And even if the whole of humanity suddenly revolted against the machine and decided to escape to a simpler way of life, the escape would still be immensely difficult. It would not do, as in Butler’s Erewhon, to smash every machine invented after a certain date; we should also have to smash the habit of mind that would, almost involuntarily, devise fresh machines as soon as the old ones were smashed. And in all of us there is at least a tinge of that habit of mind. In every country in the world the large army of scientists and technicians, with the rest of us panting at their heels, are marching along the road of ‘progress’ with the blind persistence of a column of ants. Comparatively few people want it to happen, plenty of people actively want it not to happen, and yet it is happening. The process of mechanization has itself become a machine, a huge glittering vehicle whirling us we are not certain where, but probably towards the padded Wells-world and the brain in the bottle.
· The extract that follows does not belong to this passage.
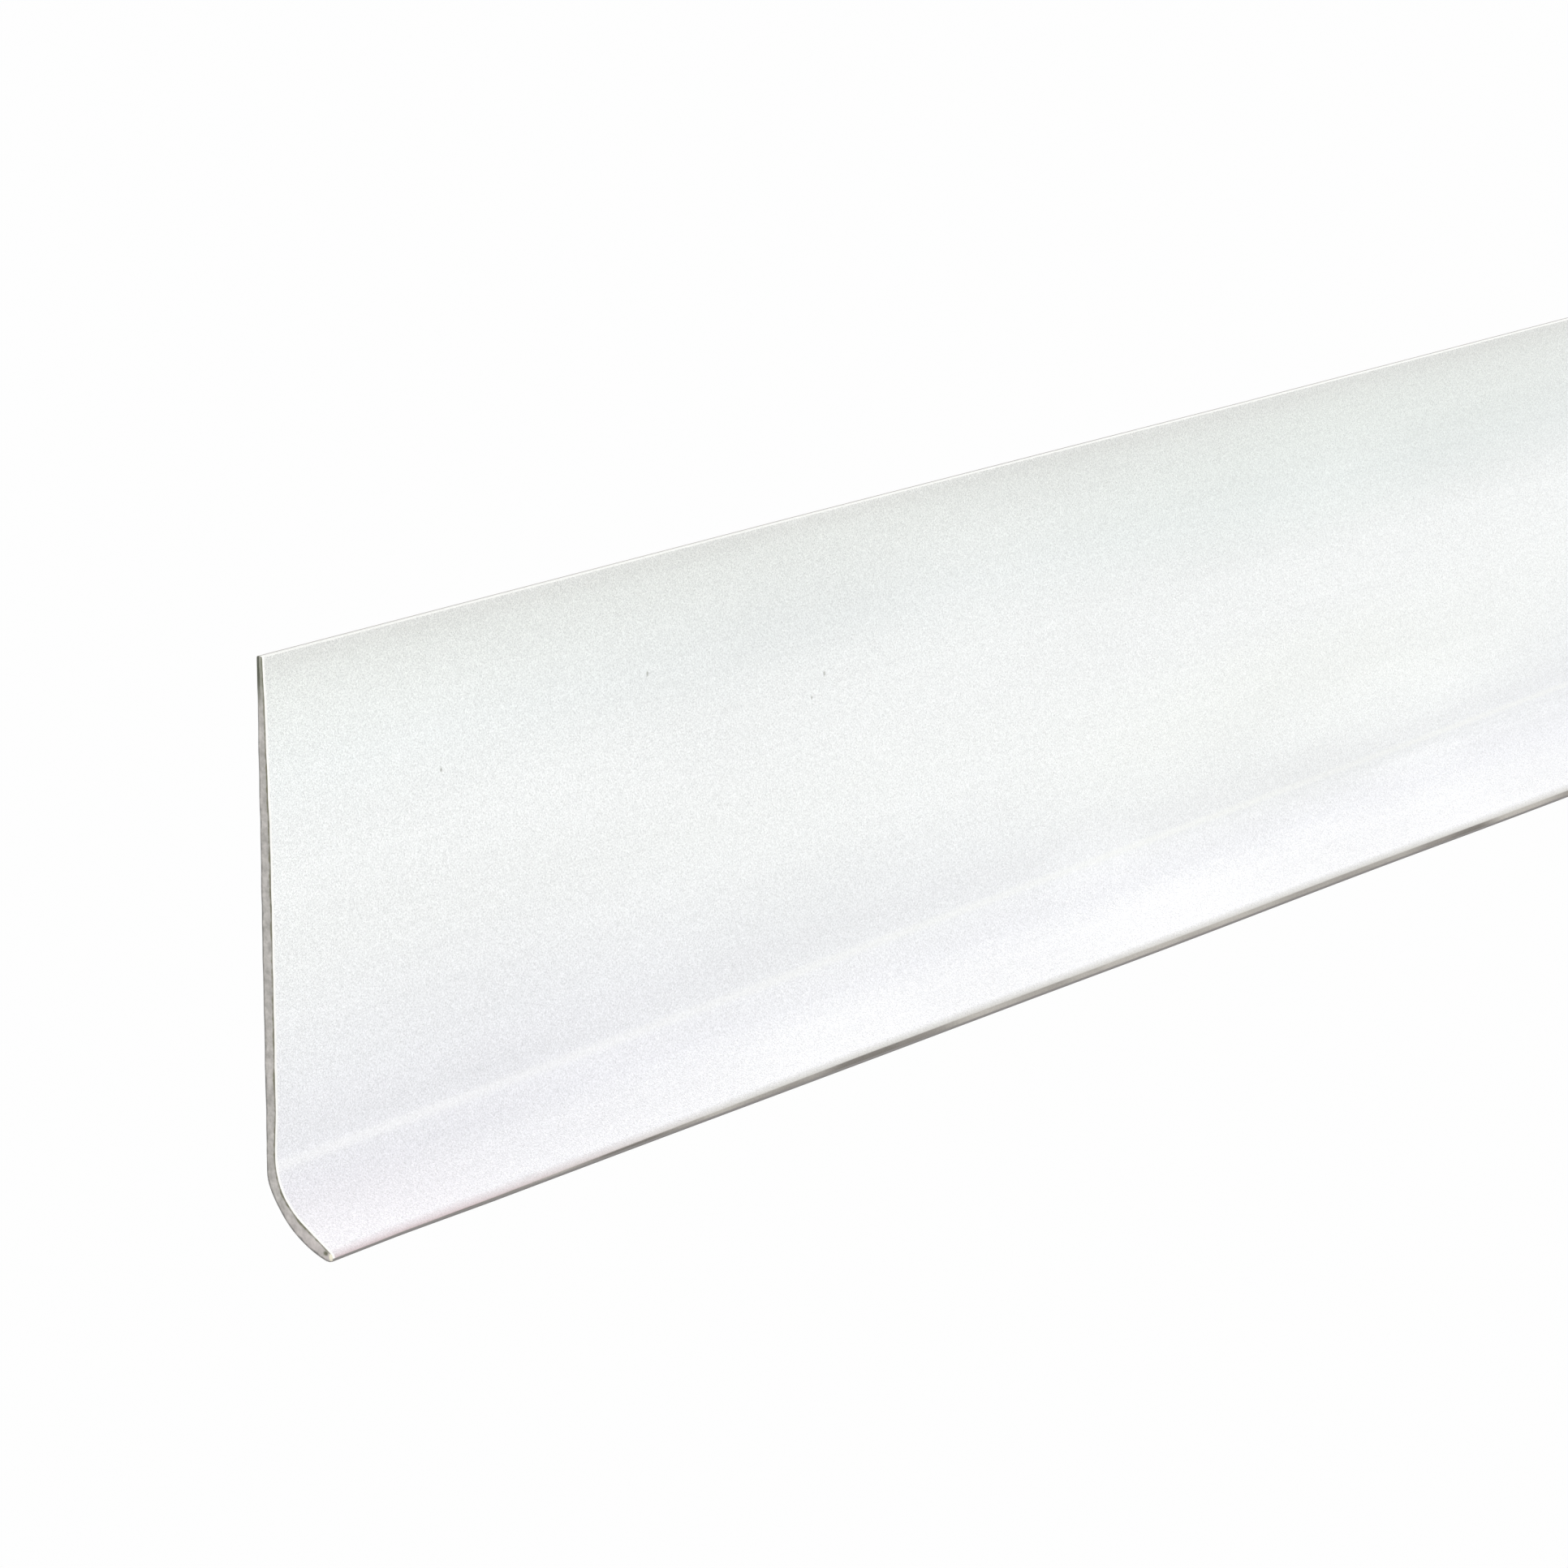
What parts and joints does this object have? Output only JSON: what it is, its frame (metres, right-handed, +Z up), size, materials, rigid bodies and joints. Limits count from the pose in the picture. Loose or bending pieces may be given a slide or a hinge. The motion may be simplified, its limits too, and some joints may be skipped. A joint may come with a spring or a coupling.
{
  "type": "door sweep",
  "caption": "Flexible vinyl strip with a flat stick-on web and a lip that curves out along its foot, to close the space under a door.",
  "frame": {"origin": "outermost back face, in the middle of the upper release liner, halfway along the strip", "axes": "+X along the strip, +Y out of its back towards the door it is stuck to, +Z up; the visible front and the lip face -Y"},
  "size_m": [0.9144, 0.0156, 0.1016],
  "materials": {
    "web_vinyl": "satin white vinyl with a fine orange-peel grain",
    "lip_vinyl": "soft satin white vinyl with a fine orange-peel grain",
    "tape_foam": "closed-cell foam with a tacky adhesive film on both faces",
    "liner_paper": "silicone-coated release paper"
  },
  "bodies": {
    "web": {"carrier_web": "web_vinyl", "adhesive_tape_upper": "tape_foam", "adhesive_tape_lower": "tape_foam"},
    "lip": {"sweep_lip": "lip_vinyl"},
    "liner_upper": {"release_liner_upper": "liner_paper"},
    "liner_lower": {"release_liner_lower": "liner_paper"}
  },
  "joints": [
    {"name": "lip_flex", "type": "hinge", "parent": "web", "child": "lip", "pos_m": [0, -0.00245, -0.0681], "axis": [1, 0, 0], "range_deg": [-35, 20], "stiffness_Nm_per_rad": 0.6},
    {"name": "liner_upper_peel", "type": "slide", "parent": "web", "child": "liner_upper", "axis": [0, 1, 0], "range_m": [0, 0.02]},
    {"name": "liner_lower_peel", "type": "slide", "parent": "web", "child": "liner_lower", "axis": [0, 1, 0], "range_m": [0, 0.02]}
  ]
}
This, then, is the case against the machine. Whether it is a sound or unsound case hardly matters. The point is that these or very similar arguments would be echoed by every person who is hostile to machine-civilization. And unfortunately, because of that nexus of thought, ‘Socialism-progress-machinery-Russia-tractor-hygiene-machinery-progress’, which exists in almost everyone’s mind, it is usually the same person who is hostile to Socialism. The kind of person who hates central heating and gaspipe chairs is also the kind of person who, when you mention Socialism, murmurs something about’ beehive state’ and moves away with a pained expression. So far as my observation goes, very few Socialists grasp why this is so, or even that it is so. Get the more vocal type of Socialist into a comer, repeat to him the substance of what I have said in this chapter, and see what kind of answer you get. As a matter of fact you will get several answers; I am so familiar with them that I know them almost by heart.
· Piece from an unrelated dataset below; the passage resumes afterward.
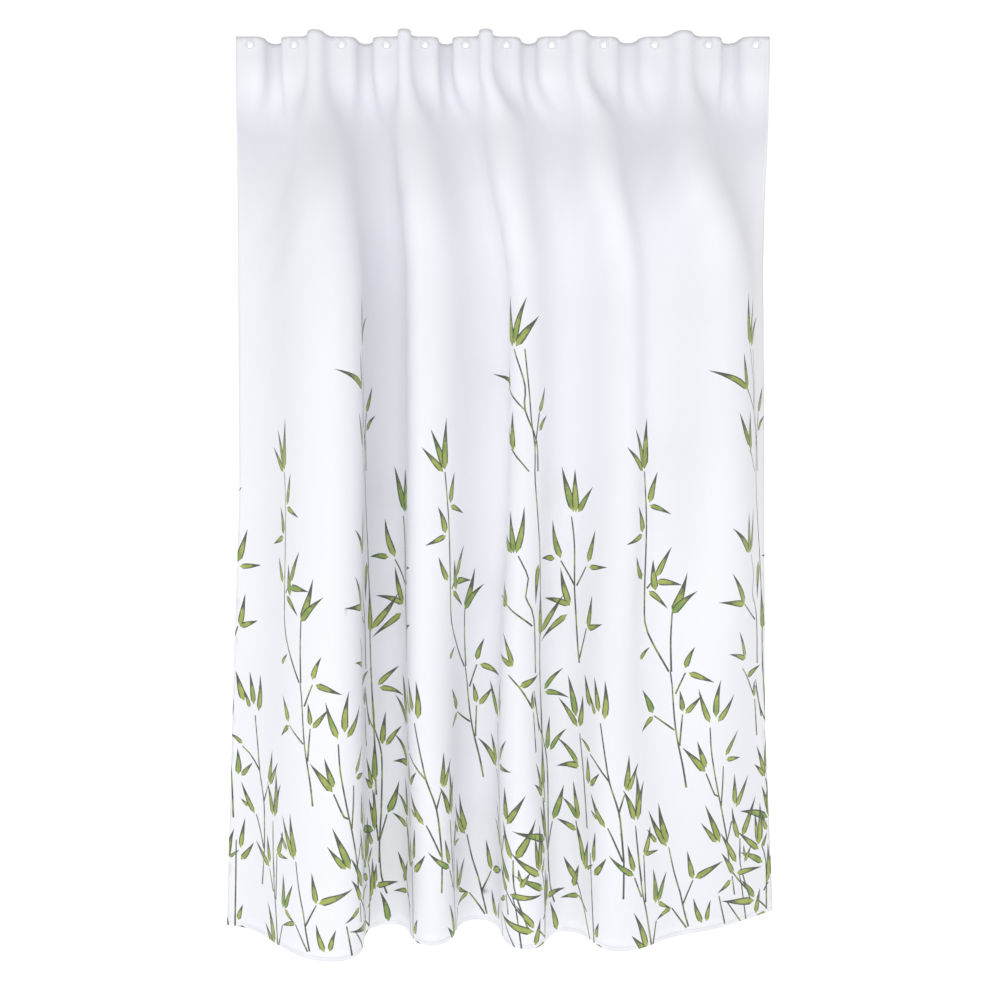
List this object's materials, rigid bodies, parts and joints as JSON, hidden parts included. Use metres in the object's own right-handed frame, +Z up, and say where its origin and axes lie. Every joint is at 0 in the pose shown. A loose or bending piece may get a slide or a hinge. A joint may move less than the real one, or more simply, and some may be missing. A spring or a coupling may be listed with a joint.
{
  "type": "shower curtain",
  "caption": "Printed polyester shower curtain hanging in soft folds, with a taped header, round eyelets that slide along the rod, sewn hems and a weighted lower edge.",
  "frame": {"origin": "middle of the straight line through the eyelets' centres, where rings or a rod hold the curtain", "axes": "+X along the rod to the right as seen from the front, +Z up, the front of the cloth faces -Y"},
  "size_m": [1.2611, 0.2661, 2],
  "materials": {
    "printed_cloth": "satin",
    "hem_cloth": "satin",
    "tape": "matte",
    "label": "satin",
    "weight_cord": "matte",
    "eyelet": "gloss"
  },
  "bodies": {
    "curtain": {"cloth_panel": "printed_cloth", "header_tape": "tape", "left_side_hem": "hem_cloth", "right_side_hem": "hem_cloth", "bottom_hem": "hem_cloth", "hem_weight_cord": "weight_cord", "care_label": "label", "eyelet_01_grommet": "eyelet", "eyelet_01_washer": "eyelet"},
    "eyelet_02": {"eyelet_02_grommet": "eyelet", "eyelet_02_washer": "eyelet"},
    "eyelet_03": {"eyelet_03_grommet": "eyelet", "eyelet_03_washer": "eyelet"},
    "eyelet_04": {"eyelet_04_grommet": "eyelet", "eyelet_04_washer": "eyelet"},
    "eyelet_05": {"eyelet_05_grommet": "eyelet", "eyelet_05_washer": "eyelet"},
    "eyelet_06": {"eyelet_06_grommet": "eyelet", "eyelet_06_washer": "eyelet"},
    "eyelet_07": {"eyelet_07_grommet": "eyelet", "eyelet_07_washer": "eyelet"},
    "eyelet_08": {"eyelet_08_grommet": "eyelet", "eyelet_08_washer": "eyelet"},
    "eyelet_09": {"eyelet_09_grommet": "eyelet", "eyelet_09_washer": "eyelet"},
    "eyelet_10": {"eyelet_10_grommet": "eyelet", "eyelet_10_washer": "eyelet"},
    "eyelet_11": {"eyelet_11_grommet": "eyelet", "eyelet_11_washer": "eyelet"},
    "eyelet_12": {"eyelet_12_grommet": "eyelet", "eyelet_12_washer": "eyelet"}
  },
  "joints": [
    {"name": "eyelet_02_slide", "type": "slide", "parent": "curtain", "child": "eyelet_02", "axis": [1, 0, 0], "range_m": [-0.0639, 0.0005]},
    {"name": "eyelet_03_slide", "type": "slide", "parent": "curtain", "child": "eyelet_03", "axis": [1, 0, 0], "range_m": [-0.1329, 0.0005]},
    {"name": "eyelet_04_slide", "type": "slide", "parent": "curtain", "child": "eyelet_04", "axis": [1, 0, 0], "range_m": [-0.1972, 0.0005]},
    {"name": "eyelet_05_slide", "type": "slide", "parent": "curtain", "child": "eyelet_05", "axis": [1, 0, 0], "range_m": [-0.2531, 0.0005]},
    {"name": "eyelet_06_slide", "type": "slide", "parent": "curtain", "child": "eyelet_06", "axis": [1, 0, 0], "range_m": [-0.3119, 0.0005]},
    {"name": "eyelet_07_slide", "type": "slide", "parent": "curtain", "child": "eyelet_07", "axis": [1, 0, 0], "range_m": [-0.3706, 0.0005]},
    {"name": "eyelet_08_slide", "type": "slide", "parent": "curtain", "child": "eyelet_08", "axis": [1, 0, 0], "range_m": [-0.4364, 0.0005]},
    {"name": "eyelet_09_slide", "type": "slide", "parent": "curtain", "child": "eyelet_09", "axis": [1, 0, 0], "range_m": [-0.5113, 0.0005]},
    {"name": "eyelet_10_slide", "type": "slide", "parent": "curtain", "child": "eyelet_10", "axis": [1, 0, 0], "range_m": [-0.5846, 0.0005]},
    {"name": "eyelet_11_slide", "type": "slide", "parent": "curtain", "child": "eyelet_11", "axis": [1, 0, 0], "range_m": [-0.6625, 0.0005]},
    {"name": "eyelet_12_slide", "type": "slide", "parent": "curtain", "child": "eyelet_12", "axis": [1, 0, 0], "range_m": [-0.73, 0], "deforming": ["cloth_panel", "header_tape", "left_side_hem", "right_side_hem", "bottom_hem", "hem_weight_cord", "care_label"]}
  ],
  "couplings": [
    {"joint": "eyelet_02_slide", "follows": "eyelet_12_slide", "ratio": 0.08691},
    {"joint": "eyelet_03_slide", "follows": "eyelet_12_slide", "ratio": 0.18131},
    {"joint": "eyelet_04_slide", "follows": "eyelet_12_slide", "ratio": 0.26949},
    {"joint": "eyelet_05_slide", "follows": "eyelet_12_slide", "ratio": 0.34605},
    {"joint": "eyelet_06_slide", "follows": "eyelet_12_slide", "ratio": 0.42652},
    {"joint": "eyelet_07_slide", "follows": "eyelet_12_slide", "ratio": 0.507},
    {"joint": "eyelet_08_slide", "follows": "eyelet_12_slide", "ratio": 0.59707},
    {"joint": "eyelet_09_slide", "follows": "eyelet_12_slide", "ratio": 0.69978},
    {"joint": "eyelet_10_slide", "follows": "eyelet_12_slide", "ratio": 0.80017},
    {"joint": "eyelet_11_slide", "follows": "eyelet_12_slide", "ratio": 0.90683}
  ]
}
In the first place he will tell you that it is impossible to ‘go back’ (or to ‘put back the hand of progress’ — as though the hand of progress hadn’t been pretty violently put back several times in human history!), and will then accuse you of being a medievalist and begin to descant upon the horrors of the Middle Ages, leprosy, the Inquisition, etc. As a matter of fact, most attacks upon the Middle Ages and the past generally by apologists of modernity are beside the point, because their essential trick is to project a modern man, with his squeamishness and his high standards of comfort, into an age when such things were unheard of. But notice that in any case this is not an answer. For a dislike of the mechanized future does not imply the smallest reverence for any period of the past. D. H. Lawrence, wiser than the medievalist, chose to idealize the Etruscans about whom we know conveniently little.
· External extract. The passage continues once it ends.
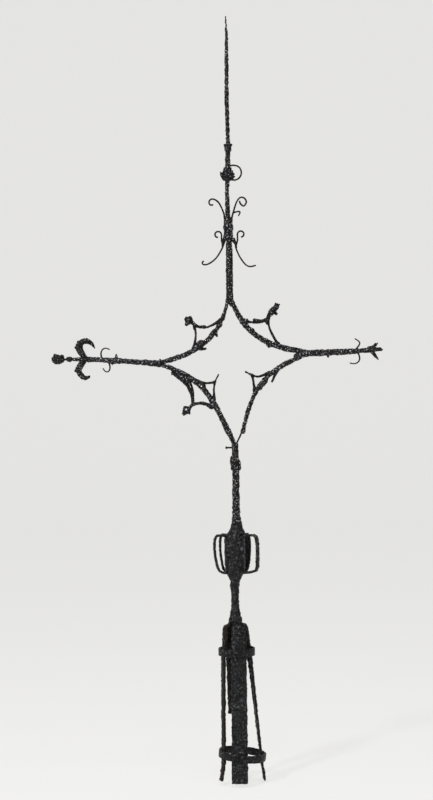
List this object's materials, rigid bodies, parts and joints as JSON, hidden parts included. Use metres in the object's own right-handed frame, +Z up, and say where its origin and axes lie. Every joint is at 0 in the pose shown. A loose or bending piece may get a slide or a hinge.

But there is no need to idealize even the Etruscans or the Pelasgians, or the Aztecs, or the Sumerians, or any other vanished and romantic people. When one pictures a desirable civilization, one pictures it merely as an objective; there is no need to pretend that it has ever existed in space and time. Press this point home, explain that you wish to aim at making life simpler and harder instead of softer and more complex, and the Socialist will usually assume that you want to revert to a ‘state of nature’ — meaning some stinking palaeolithic cave: as though there were nothing between a flint scraper and the steel mills of Sheffield, or between a skin coracle and the Queen Mary.

Finally, however, you will get an answer which is rather more to the point and which runs roughly as follows: ‘Yes, what you are saying is all very well in its way. No doubt it would be very noble to harden ourselves and do without aspirins and central heating and so forth. But the point is, you see, that nobody seriously wants it. It would mean going back to an agricultural way of life, which means beastly hard work and isn’t at all the same thing as playing at gardening. I don’t want hard work, you don’t want hard work — nobody wants it who knows what it means. You only talk as you do because you’ve never done a day’s work in your life,’ etc., etc.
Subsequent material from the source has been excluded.